_Material provided_:
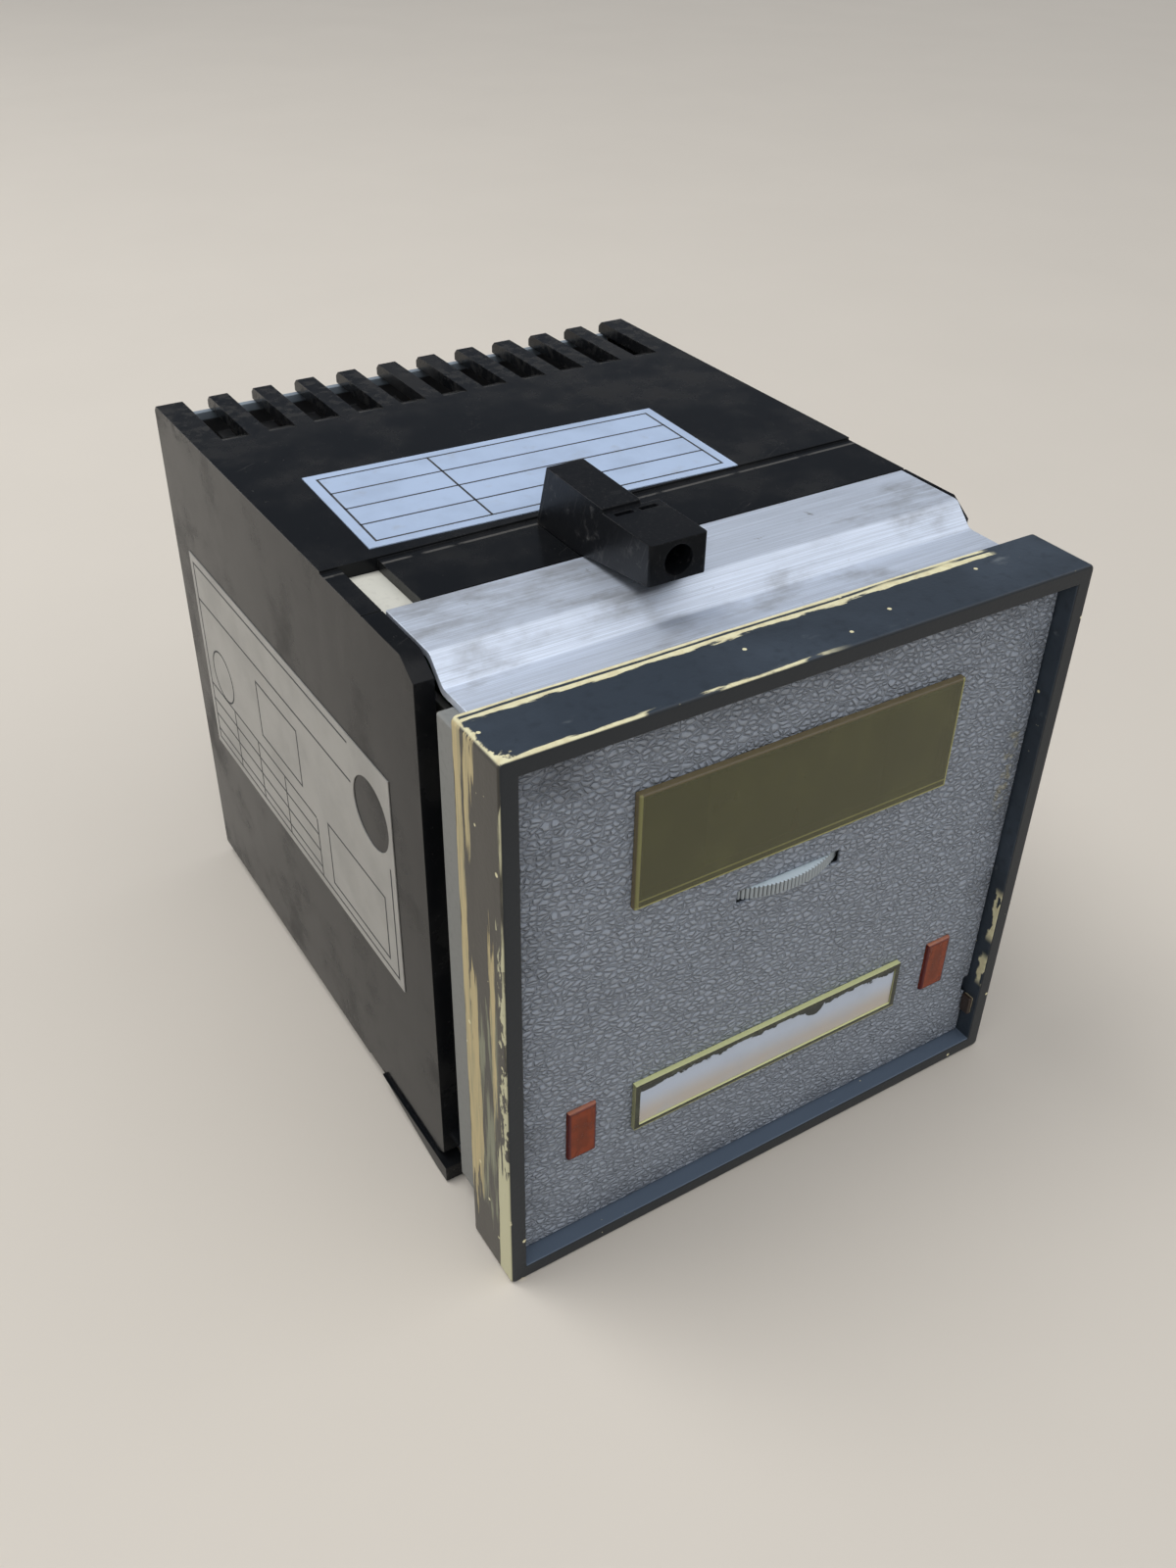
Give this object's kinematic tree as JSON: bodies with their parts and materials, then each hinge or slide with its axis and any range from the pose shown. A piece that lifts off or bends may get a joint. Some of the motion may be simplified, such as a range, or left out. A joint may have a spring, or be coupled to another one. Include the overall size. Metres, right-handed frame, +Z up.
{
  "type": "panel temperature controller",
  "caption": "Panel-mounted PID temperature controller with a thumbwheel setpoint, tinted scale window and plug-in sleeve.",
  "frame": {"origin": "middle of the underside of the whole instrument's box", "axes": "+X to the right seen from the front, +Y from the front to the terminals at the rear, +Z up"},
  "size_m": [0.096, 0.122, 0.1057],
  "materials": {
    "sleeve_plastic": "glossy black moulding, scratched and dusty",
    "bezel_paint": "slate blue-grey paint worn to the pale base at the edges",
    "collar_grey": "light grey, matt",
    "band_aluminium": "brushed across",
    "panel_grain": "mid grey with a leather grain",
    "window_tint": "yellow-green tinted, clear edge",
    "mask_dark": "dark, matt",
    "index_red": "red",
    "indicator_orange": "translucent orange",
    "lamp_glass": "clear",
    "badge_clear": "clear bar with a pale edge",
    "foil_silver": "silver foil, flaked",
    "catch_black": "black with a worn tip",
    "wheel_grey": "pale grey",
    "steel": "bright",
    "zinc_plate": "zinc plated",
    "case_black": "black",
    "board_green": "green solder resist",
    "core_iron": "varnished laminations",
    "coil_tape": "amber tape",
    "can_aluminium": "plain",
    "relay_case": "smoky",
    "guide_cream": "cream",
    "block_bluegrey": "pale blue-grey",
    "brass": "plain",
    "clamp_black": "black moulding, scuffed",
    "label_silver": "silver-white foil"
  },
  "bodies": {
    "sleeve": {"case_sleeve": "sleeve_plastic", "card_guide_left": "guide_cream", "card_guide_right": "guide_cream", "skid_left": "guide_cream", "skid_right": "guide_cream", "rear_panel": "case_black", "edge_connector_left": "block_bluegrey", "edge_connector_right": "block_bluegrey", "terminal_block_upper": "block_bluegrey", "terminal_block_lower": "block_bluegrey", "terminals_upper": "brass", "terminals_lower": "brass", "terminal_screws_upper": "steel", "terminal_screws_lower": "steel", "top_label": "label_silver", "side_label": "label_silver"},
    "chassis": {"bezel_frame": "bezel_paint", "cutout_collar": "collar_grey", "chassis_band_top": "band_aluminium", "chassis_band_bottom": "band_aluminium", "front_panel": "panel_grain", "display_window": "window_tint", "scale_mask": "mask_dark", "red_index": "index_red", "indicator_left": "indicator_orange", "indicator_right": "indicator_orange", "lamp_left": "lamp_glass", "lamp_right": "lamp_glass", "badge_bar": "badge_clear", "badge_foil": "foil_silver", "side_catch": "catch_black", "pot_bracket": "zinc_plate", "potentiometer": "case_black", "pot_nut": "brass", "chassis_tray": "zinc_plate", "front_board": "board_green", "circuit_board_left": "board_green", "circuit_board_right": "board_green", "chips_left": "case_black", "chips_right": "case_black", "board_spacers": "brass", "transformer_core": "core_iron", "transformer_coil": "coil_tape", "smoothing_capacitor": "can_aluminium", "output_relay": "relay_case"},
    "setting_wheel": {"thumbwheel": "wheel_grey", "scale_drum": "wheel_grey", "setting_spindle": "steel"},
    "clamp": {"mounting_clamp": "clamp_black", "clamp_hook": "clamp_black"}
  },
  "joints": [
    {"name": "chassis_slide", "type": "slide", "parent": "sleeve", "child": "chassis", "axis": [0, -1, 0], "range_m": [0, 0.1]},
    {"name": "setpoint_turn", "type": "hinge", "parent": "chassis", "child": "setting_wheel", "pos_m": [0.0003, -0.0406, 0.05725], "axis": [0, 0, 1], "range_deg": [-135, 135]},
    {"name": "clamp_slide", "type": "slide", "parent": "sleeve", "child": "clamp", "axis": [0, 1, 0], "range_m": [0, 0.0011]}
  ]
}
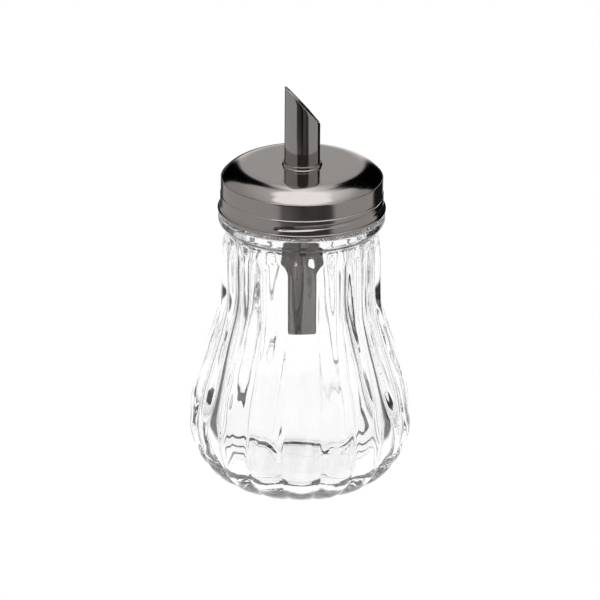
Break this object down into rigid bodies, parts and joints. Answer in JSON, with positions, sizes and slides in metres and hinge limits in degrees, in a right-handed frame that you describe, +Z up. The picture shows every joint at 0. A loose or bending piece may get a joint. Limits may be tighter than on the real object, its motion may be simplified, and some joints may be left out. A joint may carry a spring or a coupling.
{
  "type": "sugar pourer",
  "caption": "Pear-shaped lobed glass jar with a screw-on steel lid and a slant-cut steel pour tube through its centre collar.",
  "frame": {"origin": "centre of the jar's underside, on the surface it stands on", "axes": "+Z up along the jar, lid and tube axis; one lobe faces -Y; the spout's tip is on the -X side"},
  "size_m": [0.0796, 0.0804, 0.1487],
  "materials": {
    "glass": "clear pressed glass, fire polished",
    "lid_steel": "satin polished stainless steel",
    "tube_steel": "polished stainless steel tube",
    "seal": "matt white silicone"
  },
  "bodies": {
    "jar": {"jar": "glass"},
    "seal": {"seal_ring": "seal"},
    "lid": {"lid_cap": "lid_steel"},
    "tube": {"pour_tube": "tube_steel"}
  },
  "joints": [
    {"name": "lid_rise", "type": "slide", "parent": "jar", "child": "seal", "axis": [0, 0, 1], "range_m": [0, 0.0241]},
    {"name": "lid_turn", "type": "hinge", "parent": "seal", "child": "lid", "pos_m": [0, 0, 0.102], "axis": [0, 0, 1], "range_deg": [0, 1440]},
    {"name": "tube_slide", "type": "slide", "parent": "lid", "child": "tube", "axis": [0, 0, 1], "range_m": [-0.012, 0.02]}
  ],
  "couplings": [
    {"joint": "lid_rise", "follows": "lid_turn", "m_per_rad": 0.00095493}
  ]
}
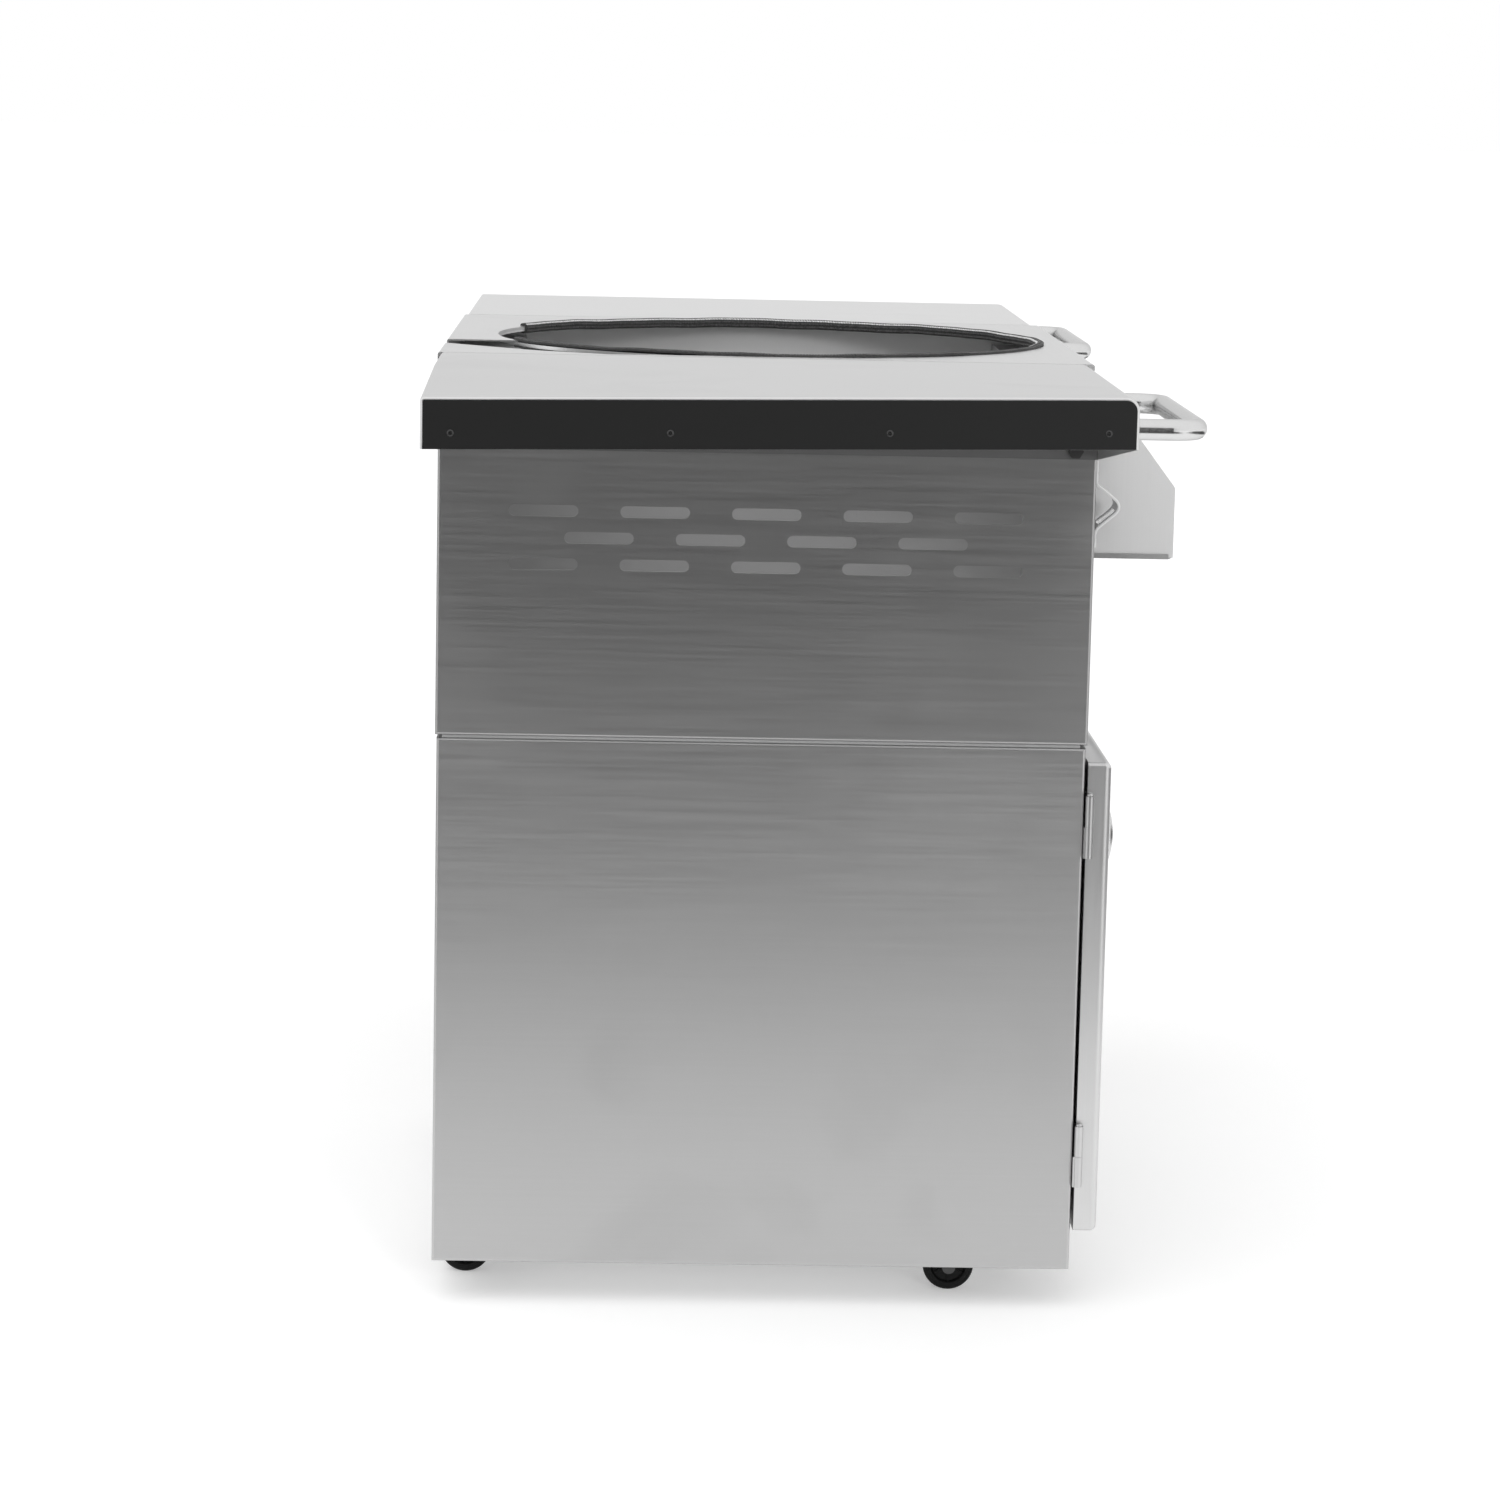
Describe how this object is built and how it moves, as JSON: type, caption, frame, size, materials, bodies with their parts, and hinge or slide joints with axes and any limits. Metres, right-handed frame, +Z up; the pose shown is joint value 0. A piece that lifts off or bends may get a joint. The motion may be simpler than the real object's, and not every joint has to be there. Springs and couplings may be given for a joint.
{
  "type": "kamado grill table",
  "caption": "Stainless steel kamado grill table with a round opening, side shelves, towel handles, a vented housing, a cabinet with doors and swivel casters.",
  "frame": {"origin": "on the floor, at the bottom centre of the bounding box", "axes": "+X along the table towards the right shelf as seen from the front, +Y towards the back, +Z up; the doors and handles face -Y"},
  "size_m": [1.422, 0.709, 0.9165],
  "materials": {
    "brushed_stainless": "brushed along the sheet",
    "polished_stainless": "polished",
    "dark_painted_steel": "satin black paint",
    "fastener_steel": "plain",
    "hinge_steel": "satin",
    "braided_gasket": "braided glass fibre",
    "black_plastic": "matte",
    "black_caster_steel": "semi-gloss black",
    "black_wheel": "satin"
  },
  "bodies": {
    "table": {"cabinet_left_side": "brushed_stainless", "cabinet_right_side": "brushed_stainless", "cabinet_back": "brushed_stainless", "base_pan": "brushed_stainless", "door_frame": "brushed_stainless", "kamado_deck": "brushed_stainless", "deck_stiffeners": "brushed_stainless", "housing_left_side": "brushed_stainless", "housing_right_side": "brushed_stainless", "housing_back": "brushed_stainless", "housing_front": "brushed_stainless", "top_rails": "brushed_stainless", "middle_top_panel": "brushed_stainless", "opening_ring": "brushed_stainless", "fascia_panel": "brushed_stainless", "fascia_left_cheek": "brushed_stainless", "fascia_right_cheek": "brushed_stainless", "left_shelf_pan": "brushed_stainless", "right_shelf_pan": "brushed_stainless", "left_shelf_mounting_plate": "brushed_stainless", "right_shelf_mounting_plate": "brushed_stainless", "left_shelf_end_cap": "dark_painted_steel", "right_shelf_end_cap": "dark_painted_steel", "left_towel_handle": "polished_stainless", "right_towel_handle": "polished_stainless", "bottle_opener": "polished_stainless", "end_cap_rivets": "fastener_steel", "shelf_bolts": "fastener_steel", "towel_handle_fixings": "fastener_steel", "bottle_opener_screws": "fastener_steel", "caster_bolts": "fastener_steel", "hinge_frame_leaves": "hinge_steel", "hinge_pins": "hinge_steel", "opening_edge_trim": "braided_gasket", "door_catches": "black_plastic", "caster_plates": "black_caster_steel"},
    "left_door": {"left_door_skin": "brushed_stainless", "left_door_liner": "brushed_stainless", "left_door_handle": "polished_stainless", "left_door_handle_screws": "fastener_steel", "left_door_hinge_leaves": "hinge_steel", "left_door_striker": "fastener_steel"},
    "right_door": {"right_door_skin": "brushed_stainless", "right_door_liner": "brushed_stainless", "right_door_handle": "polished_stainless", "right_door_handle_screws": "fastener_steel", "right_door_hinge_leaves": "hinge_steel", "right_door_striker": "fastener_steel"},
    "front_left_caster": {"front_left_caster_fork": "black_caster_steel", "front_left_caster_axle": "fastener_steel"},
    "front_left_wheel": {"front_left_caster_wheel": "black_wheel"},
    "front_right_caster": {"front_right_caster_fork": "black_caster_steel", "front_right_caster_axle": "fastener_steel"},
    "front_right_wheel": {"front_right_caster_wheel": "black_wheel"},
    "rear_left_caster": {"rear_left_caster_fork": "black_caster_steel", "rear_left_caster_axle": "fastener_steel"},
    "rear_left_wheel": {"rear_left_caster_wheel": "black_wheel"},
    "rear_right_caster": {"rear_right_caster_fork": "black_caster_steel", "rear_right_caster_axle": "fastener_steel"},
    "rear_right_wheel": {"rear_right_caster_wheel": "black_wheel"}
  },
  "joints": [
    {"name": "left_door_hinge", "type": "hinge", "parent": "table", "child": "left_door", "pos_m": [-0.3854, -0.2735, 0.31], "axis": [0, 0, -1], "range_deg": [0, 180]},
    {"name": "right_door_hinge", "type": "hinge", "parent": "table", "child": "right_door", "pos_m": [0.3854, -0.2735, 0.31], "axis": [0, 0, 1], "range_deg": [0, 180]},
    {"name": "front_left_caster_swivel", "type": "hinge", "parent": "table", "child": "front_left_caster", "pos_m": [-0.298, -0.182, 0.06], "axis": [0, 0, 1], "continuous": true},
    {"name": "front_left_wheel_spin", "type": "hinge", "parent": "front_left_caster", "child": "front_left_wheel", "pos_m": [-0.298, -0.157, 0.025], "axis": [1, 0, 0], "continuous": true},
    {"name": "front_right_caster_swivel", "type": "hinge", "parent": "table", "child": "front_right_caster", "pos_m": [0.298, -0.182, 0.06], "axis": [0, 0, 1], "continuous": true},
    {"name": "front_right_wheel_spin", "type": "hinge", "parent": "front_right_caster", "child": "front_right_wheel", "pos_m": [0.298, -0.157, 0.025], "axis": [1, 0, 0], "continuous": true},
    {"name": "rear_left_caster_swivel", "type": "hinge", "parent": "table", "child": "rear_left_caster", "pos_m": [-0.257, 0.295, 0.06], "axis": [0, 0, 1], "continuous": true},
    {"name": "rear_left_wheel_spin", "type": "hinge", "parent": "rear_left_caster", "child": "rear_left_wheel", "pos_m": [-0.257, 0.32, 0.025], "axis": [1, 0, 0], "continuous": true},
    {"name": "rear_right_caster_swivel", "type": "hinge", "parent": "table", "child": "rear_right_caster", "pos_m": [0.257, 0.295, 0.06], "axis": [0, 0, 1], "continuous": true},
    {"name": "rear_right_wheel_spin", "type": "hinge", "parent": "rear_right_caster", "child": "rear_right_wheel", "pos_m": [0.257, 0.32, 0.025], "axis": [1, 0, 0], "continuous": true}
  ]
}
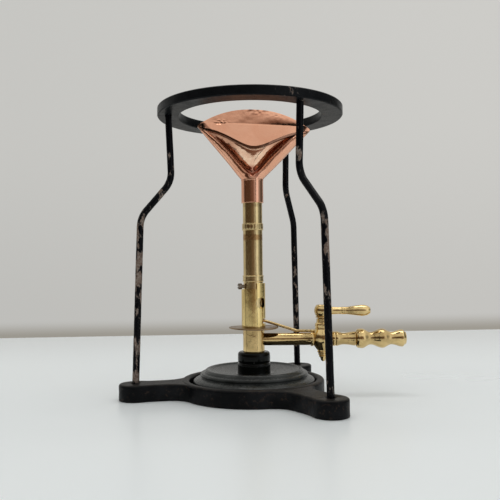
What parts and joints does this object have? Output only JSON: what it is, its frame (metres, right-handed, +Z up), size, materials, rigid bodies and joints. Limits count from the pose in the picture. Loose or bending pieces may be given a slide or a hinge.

_What you have to do_: Look through the entries above; copy each line where the string "their" appears.

_Task response_:
Give this object's kinematic tree as JSON: bodies with their parts and materials, then each hinge or slide with its axis and any range from the pose shown. A piece that lifts off or bends may get a joint. Some of the motion may be simplified, such as a range, or left out. A joint may have a spring, or be coupled to another one. Include the overall size. Metres, right-handed frame, +Z up.
Describe how this object is built and how it moves, as JSON: type, caption, frame, size, materials, bodies with their parts, and hinge or slide joints with axes and any limits. Metres, right-handed frame, +Z up; the pose shown is joint value 0. A piece that lifts off or bends may get a joint. The motion may be simpler than the real object's, and not every joint has to be there. Springs and couplings may be given for a joint.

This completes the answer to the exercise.